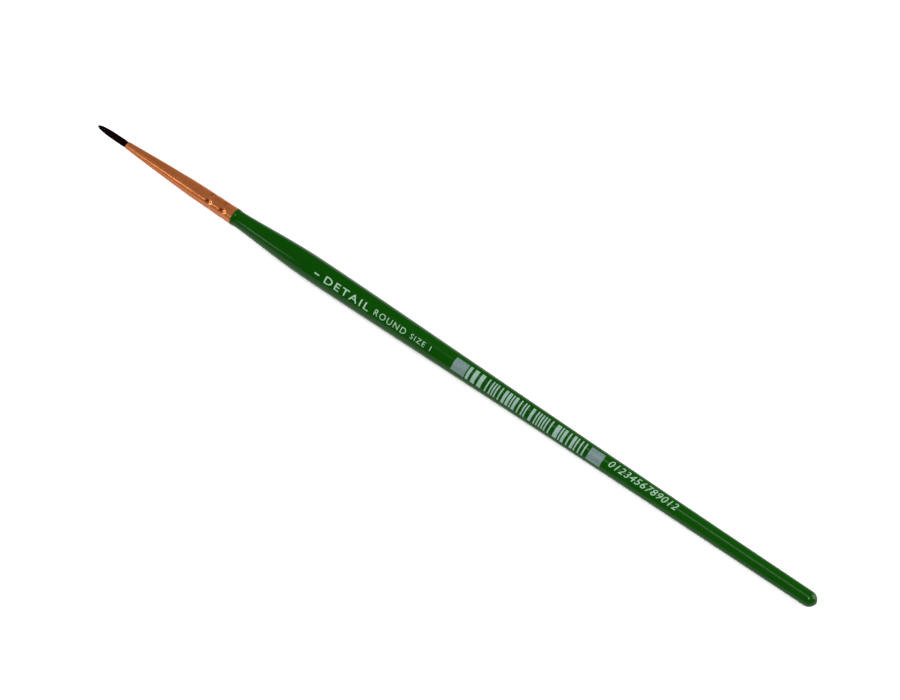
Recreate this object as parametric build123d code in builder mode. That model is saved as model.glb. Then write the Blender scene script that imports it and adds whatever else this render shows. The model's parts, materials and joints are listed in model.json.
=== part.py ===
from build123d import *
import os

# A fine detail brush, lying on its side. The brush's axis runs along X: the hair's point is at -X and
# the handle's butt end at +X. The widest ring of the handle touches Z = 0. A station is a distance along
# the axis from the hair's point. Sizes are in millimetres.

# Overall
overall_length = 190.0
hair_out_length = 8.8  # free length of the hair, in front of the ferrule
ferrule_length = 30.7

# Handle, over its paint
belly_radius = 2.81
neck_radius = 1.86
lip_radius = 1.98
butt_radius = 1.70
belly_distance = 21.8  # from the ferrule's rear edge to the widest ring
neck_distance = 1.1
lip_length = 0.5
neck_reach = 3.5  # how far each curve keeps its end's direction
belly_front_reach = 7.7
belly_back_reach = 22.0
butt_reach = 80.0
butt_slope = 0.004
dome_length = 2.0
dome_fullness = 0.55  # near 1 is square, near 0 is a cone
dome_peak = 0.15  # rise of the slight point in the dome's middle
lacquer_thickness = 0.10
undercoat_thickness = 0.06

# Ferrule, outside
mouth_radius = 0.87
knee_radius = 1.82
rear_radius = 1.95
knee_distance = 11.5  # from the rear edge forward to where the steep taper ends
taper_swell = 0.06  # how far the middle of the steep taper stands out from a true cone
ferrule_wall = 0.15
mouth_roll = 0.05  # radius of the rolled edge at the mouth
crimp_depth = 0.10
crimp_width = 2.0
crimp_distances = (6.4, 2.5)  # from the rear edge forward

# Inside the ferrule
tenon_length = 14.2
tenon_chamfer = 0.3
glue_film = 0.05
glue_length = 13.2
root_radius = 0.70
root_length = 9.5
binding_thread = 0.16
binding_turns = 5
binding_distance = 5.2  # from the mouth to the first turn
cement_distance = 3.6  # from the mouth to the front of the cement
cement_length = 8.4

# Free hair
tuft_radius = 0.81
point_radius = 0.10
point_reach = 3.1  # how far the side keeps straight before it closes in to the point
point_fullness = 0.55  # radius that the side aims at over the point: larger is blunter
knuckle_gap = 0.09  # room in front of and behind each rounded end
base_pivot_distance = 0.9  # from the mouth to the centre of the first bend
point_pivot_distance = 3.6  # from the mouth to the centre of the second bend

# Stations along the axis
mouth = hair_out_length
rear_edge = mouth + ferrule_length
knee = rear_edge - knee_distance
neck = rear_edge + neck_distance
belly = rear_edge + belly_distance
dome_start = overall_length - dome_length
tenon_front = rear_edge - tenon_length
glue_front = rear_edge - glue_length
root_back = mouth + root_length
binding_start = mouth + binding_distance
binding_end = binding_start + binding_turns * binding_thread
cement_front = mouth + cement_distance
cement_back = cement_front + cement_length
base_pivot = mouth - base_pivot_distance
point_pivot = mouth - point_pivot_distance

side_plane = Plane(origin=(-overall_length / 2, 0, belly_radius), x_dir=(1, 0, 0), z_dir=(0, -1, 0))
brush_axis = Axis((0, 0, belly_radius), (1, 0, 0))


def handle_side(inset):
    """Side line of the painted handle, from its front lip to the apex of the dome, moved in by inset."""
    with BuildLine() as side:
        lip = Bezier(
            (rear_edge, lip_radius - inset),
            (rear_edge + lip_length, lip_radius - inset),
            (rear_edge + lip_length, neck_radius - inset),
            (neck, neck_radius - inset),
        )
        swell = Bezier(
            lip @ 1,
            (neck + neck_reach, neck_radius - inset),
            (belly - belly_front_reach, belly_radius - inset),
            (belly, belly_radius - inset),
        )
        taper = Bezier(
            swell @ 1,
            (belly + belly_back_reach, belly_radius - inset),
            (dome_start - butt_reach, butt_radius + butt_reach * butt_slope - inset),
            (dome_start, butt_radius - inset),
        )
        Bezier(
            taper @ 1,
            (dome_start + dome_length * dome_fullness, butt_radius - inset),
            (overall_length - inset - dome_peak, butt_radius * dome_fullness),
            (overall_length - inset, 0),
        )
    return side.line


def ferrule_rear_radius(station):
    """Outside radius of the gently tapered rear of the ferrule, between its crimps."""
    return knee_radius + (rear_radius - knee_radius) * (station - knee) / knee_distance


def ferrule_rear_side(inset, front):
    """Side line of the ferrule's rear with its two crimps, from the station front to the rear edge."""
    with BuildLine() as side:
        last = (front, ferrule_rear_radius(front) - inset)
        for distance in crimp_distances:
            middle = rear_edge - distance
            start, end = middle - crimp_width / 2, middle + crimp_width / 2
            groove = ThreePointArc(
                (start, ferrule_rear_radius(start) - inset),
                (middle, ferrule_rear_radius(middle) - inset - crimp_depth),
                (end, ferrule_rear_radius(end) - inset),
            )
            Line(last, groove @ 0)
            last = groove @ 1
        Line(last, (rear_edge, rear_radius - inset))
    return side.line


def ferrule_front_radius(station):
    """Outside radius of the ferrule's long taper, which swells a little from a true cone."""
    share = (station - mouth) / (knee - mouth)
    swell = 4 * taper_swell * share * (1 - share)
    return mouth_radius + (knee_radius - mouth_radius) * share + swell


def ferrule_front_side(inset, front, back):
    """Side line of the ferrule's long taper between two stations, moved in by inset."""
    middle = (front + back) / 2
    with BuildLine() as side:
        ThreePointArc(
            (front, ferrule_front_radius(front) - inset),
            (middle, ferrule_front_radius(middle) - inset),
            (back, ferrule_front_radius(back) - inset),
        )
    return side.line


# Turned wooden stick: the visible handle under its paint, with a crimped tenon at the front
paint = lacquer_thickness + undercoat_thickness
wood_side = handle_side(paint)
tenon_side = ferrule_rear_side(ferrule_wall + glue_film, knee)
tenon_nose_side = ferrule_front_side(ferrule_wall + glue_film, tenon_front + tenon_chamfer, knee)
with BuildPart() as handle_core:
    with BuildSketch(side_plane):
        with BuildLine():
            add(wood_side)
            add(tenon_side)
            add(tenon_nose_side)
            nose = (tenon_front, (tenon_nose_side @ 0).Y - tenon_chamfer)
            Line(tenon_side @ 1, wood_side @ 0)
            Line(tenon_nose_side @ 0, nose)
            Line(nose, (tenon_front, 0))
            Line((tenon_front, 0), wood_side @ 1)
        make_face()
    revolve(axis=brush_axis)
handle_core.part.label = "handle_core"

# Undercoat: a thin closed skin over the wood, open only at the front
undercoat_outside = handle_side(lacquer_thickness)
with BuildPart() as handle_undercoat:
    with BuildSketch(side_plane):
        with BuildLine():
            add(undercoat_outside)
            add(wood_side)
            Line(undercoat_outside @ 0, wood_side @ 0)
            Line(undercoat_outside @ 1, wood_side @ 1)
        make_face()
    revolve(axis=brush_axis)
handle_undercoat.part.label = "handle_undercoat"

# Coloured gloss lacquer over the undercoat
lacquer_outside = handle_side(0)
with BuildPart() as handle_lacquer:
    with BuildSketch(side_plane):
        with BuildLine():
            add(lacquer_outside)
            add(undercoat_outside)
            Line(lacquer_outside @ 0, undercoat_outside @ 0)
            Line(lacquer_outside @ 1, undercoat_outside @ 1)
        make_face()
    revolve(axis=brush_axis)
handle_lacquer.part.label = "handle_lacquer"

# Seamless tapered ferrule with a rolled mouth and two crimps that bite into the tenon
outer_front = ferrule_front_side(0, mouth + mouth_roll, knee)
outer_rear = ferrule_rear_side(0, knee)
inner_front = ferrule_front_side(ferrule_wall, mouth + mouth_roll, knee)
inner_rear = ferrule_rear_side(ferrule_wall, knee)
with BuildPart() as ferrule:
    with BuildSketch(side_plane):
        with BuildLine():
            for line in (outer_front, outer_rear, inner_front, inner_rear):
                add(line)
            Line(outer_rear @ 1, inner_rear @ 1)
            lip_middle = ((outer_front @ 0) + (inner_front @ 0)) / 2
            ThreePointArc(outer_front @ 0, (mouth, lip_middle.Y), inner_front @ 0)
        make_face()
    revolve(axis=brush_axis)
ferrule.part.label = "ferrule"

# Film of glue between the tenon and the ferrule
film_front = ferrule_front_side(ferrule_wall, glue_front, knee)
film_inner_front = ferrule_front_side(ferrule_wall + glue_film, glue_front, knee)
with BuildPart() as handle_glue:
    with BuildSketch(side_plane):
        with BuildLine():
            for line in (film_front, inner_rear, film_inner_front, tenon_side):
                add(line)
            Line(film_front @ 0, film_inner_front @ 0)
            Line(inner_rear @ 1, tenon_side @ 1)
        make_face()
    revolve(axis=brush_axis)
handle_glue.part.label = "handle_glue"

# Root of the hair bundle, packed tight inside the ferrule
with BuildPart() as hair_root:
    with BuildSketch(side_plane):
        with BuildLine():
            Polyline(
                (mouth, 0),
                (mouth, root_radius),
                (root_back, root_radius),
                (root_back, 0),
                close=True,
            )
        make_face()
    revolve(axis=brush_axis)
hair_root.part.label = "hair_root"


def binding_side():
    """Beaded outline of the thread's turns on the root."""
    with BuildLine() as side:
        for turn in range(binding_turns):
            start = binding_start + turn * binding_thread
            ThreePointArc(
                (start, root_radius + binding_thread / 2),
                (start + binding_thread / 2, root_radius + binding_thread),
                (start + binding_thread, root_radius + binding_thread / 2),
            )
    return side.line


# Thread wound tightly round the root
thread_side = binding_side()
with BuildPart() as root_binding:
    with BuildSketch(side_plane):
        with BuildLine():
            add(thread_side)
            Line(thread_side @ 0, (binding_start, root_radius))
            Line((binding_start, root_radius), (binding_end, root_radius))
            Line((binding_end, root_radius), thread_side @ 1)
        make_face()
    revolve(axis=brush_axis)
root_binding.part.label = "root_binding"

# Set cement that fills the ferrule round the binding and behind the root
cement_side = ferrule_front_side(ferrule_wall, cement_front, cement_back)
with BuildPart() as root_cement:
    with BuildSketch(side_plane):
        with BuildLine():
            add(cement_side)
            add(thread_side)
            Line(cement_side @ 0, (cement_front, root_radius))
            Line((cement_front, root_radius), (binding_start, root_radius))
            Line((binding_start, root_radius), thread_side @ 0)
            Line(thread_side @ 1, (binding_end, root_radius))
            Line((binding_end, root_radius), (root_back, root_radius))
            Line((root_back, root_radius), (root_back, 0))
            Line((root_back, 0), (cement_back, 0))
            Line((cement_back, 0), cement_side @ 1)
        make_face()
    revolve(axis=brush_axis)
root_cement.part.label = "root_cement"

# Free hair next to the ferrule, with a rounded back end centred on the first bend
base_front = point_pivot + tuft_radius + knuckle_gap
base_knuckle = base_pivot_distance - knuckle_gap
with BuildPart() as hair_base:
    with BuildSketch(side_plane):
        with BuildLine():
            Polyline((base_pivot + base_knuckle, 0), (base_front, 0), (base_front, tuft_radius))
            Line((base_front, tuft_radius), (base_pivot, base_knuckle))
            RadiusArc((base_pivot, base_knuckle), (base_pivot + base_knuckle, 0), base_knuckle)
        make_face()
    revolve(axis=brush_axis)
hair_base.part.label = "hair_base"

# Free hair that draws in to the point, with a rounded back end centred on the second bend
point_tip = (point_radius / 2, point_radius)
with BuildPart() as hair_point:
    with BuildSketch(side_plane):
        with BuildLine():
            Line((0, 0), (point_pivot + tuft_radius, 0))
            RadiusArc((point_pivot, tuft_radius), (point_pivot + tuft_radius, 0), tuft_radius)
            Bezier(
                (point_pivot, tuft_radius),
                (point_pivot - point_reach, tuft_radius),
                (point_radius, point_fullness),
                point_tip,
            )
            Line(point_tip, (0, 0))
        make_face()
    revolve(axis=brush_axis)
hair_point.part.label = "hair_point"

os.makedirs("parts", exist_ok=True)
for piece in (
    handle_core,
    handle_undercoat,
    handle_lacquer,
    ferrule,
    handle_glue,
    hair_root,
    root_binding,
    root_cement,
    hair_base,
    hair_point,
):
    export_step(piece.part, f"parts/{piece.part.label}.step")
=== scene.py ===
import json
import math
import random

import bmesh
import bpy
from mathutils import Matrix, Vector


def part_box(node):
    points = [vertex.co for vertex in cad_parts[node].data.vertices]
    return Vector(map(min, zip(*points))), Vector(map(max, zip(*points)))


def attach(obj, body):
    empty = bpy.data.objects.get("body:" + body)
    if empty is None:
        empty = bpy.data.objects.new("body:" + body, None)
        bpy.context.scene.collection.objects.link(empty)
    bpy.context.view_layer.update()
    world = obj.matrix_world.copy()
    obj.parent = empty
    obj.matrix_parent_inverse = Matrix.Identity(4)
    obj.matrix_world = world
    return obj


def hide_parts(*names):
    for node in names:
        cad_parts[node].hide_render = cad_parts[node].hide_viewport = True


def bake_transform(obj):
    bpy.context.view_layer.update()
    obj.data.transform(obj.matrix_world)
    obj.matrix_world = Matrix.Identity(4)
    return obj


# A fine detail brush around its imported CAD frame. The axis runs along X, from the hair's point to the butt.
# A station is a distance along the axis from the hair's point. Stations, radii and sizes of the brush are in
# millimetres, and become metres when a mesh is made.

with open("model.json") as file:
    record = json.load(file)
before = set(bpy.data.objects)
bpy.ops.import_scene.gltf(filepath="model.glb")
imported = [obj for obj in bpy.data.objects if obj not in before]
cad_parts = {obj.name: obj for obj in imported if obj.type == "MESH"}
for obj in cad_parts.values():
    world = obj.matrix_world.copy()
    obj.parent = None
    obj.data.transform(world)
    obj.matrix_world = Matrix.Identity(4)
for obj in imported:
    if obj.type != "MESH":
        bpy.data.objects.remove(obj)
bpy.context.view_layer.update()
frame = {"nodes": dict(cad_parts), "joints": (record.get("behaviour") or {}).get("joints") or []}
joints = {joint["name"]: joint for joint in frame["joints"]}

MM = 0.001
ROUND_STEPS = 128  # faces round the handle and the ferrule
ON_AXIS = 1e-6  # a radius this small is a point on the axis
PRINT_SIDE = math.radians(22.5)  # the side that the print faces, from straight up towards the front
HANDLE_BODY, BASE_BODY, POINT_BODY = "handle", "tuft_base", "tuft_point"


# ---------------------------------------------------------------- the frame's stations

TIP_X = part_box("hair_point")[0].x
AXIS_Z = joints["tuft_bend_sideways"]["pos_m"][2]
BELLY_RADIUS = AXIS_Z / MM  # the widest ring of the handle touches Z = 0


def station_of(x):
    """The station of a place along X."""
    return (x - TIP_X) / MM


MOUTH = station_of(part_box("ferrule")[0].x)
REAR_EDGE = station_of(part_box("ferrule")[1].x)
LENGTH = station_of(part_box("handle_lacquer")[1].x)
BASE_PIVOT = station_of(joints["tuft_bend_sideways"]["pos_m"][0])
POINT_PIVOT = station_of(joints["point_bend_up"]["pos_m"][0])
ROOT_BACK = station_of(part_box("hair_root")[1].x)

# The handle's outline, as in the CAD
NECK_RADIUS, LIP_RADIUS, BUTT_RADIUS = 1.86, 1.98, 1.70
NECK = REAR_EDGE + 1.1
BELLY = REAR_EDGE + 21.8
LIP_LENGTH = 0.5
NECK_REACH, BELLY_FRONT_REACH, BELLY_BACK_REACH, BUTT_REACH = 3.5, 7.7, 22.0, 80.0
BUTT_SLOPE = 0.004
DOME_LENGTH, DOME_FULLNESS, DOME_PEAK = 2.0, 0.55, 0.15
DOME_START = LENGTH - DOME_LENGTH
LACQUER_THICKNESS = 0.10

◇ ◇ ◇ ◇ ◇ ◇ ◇

Provide an exact reproduction of only those lines that start at the line containing "# Free hair that" and end at the line containing "for node in", inclusive.

_Response to this task_.
# Free hair that draws in to the point, with a rounded back end centred on the second bend
point_tip = (point_radius / 2, point_radius)
with BuildPart() as hair_point:
    with BuildSketch(side_plane):
        with BuildLine():
            Line((0, 0), (point_pivot + tuft_radius, 0))
            RadiusArc((point_pivot, tuft_radius), (point_pivot + tuft_radius, 0), tuft_radius)
            Bezier(
                (point_pivot, tuft_radius),
                (point_pivot - point_reach, tuft_radius),
                (point_radius, point_fullness),
                point_tip,
            )
            Line(point_tip, (0, 0))
        make_face()
    revolve(axis=brush_axis)
hair_point.part.label = "hair_point"

os.makedirs("parts", exist_ok=True)
for piece in (
    handle_core,
    handle_undercoat,
    handle_lacquer,
    ferrule,
    handle_glue,
    hair_root,
    root_binding,
    root_cement,
    hair_base,
    hair_point,
):
    export_step(piece.part, f"parts/{piece.part.label}.step")
=== scene.py ===
import json
import math
import random

import bmesh
import bpy
from mathutils import Matrix, Vector


def part_box(node):
    points = [vertex.co for vertex in cad_parts[node].data.vertices]
    return Vector(map(min, zip(*points))), Vector(map(max, zip(*points)))


def attach(obj, body):
    empty = bpy.data.objects.get("body:" + body)
    if empty is None:
        empty = bpy.data.objects.new("body:" + body, None)
        bpy.context.scene.collection.objects.link(empty)
    bpy.context.view_layer.update()
    world = obj.matrix_world.copy()
    obj.parent = empty
    obj.matrix_parent_inverse = Matrix.Identity(4)
    obj.matrix_world = world
    return obj


def hide_parts(*names):
    for node in names:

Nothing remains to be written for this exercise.